Глядя и, главное, слушая этот спектакль, можно было очень скоро понять, что тема спектакля поставлена широко и есть несомненное стремление дать гораздо более сложный мир поэтических образцов, чем тот, что допускает фабула сама по себе. Чувствуется это не только в том, что дополнена «Книга про бойца» другими стихами Твардовского, но, главное, в сценическом превращении стиха, в его трактовке, в манере воплощения ритмического начала в зримое и, наконец, в лирическом втором плане спектакля.

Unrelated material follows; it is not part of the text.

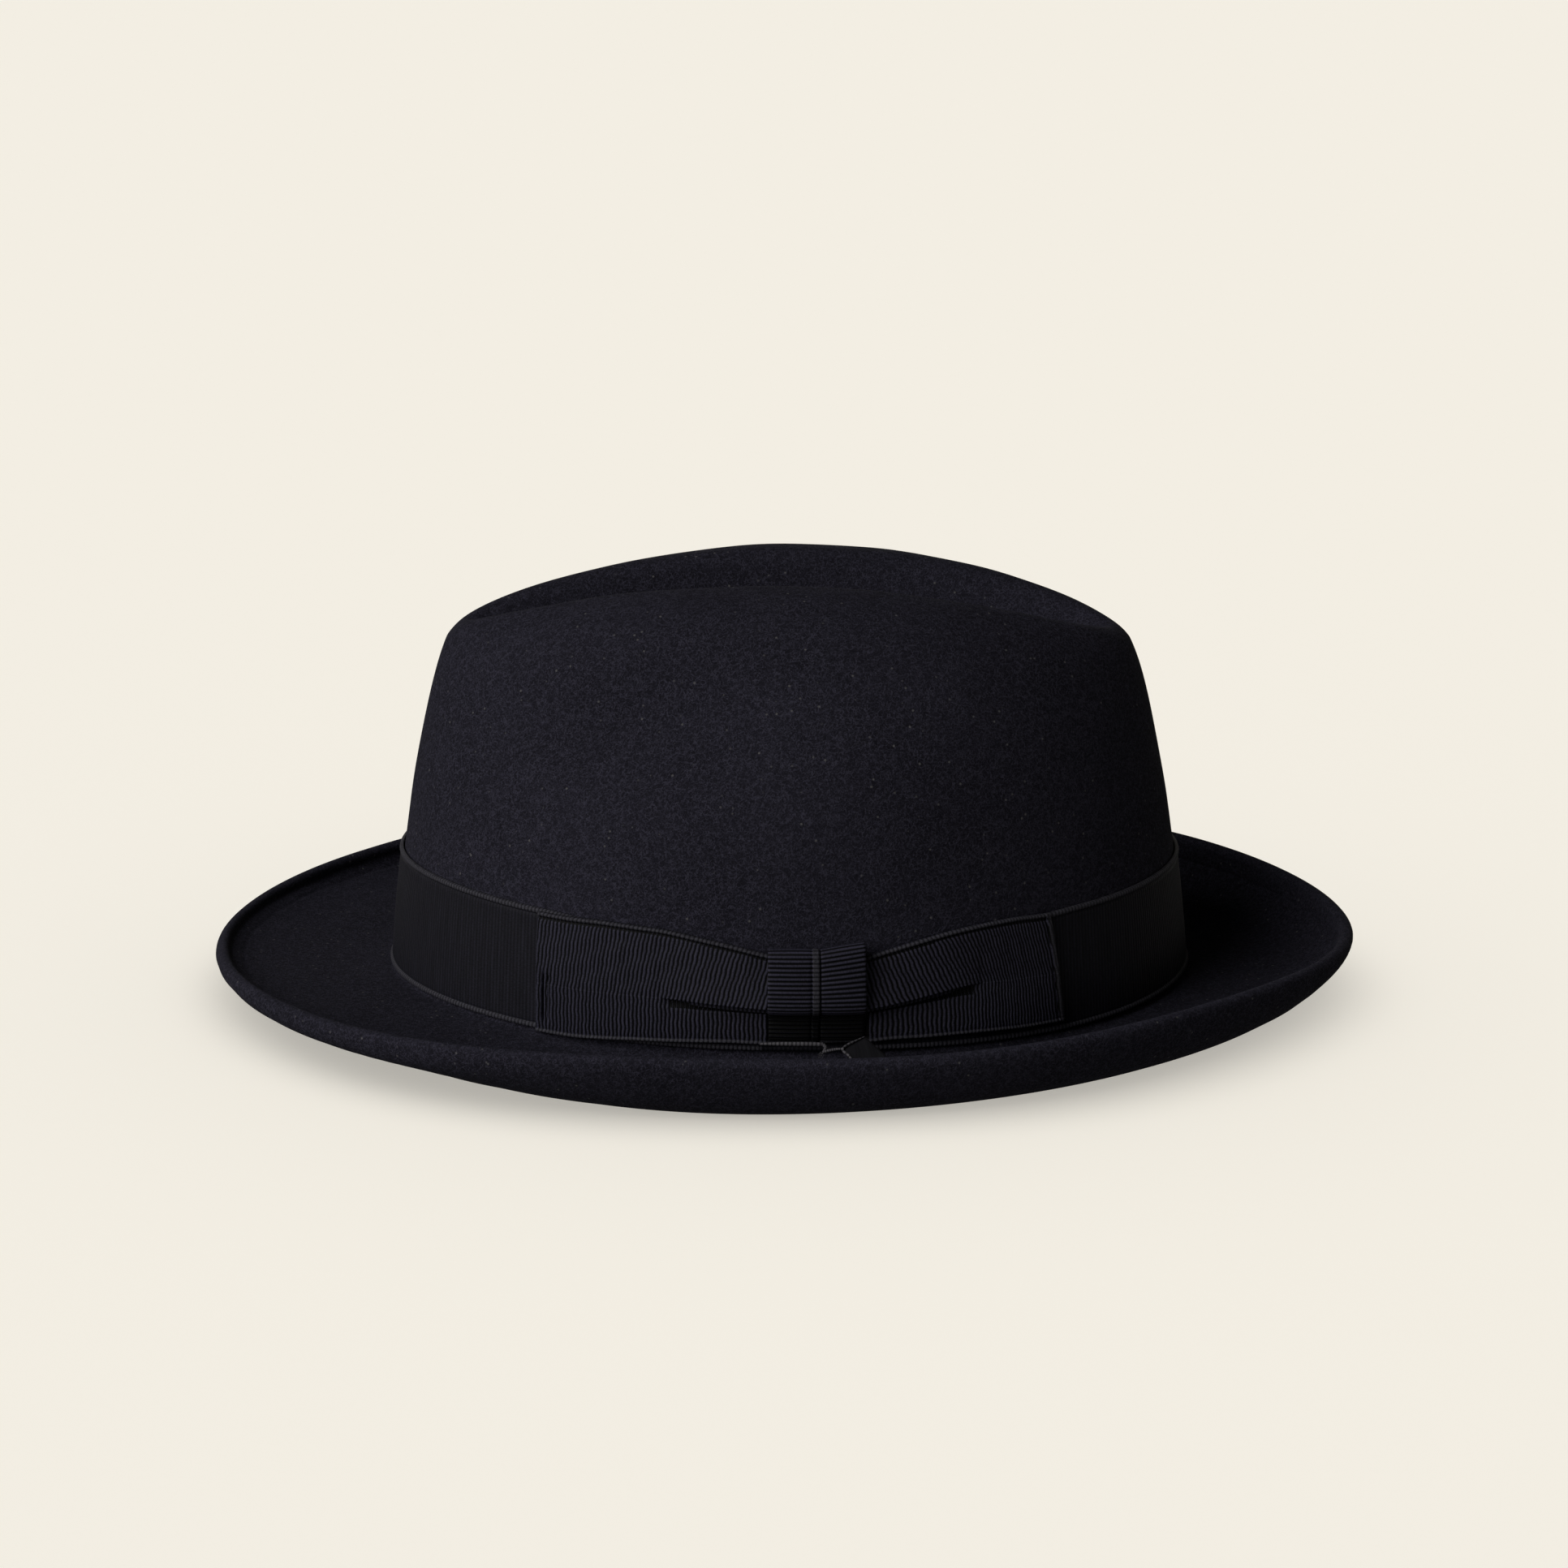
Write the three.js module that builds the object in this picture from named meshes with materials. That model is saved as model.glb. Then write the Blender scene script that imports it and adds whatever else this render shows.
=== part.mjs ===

Еще в самом начале действия, когда оно только набирало силу, возникла как бы сама собой ассоциация, которая, наверное, и не была задана. Игрался эпизод переправы через реку, когда вражеский снаряд топит понтоны второго взвода.
На сцене бойцы, плывя, отталкивались длинными шестами; в момент самой катастрофы шесты стали медленно уходить вверх, оторвавшись от их рук. Это движение вертикально вверх стало зримым символом. И вот о чем это движение нам сказало: будто невидимое нам дерево выпрямляло свои ветки. Тот, кто знает ранние стихи Твардовского, вспомнит образ, освобождающихся веток от падающих плодов в саду. Нет нужды точно его цитировать, он возник вольно, потому что театр широко очертил для себя круг поэзии - не круг частного и одного сюжета.
Войдя в трагедийную по содержанию сцену, этот светлый образ жизни не изменил смысл сцены, но создал высокий строй сопоставлений: жизнь и смерть, плодородие и уничтожение - строй раздумий, свойственных Твардовскому.
Чуткость к стихам, их поэтическое, а не рациональное воспроизведение открывали многозначность образов.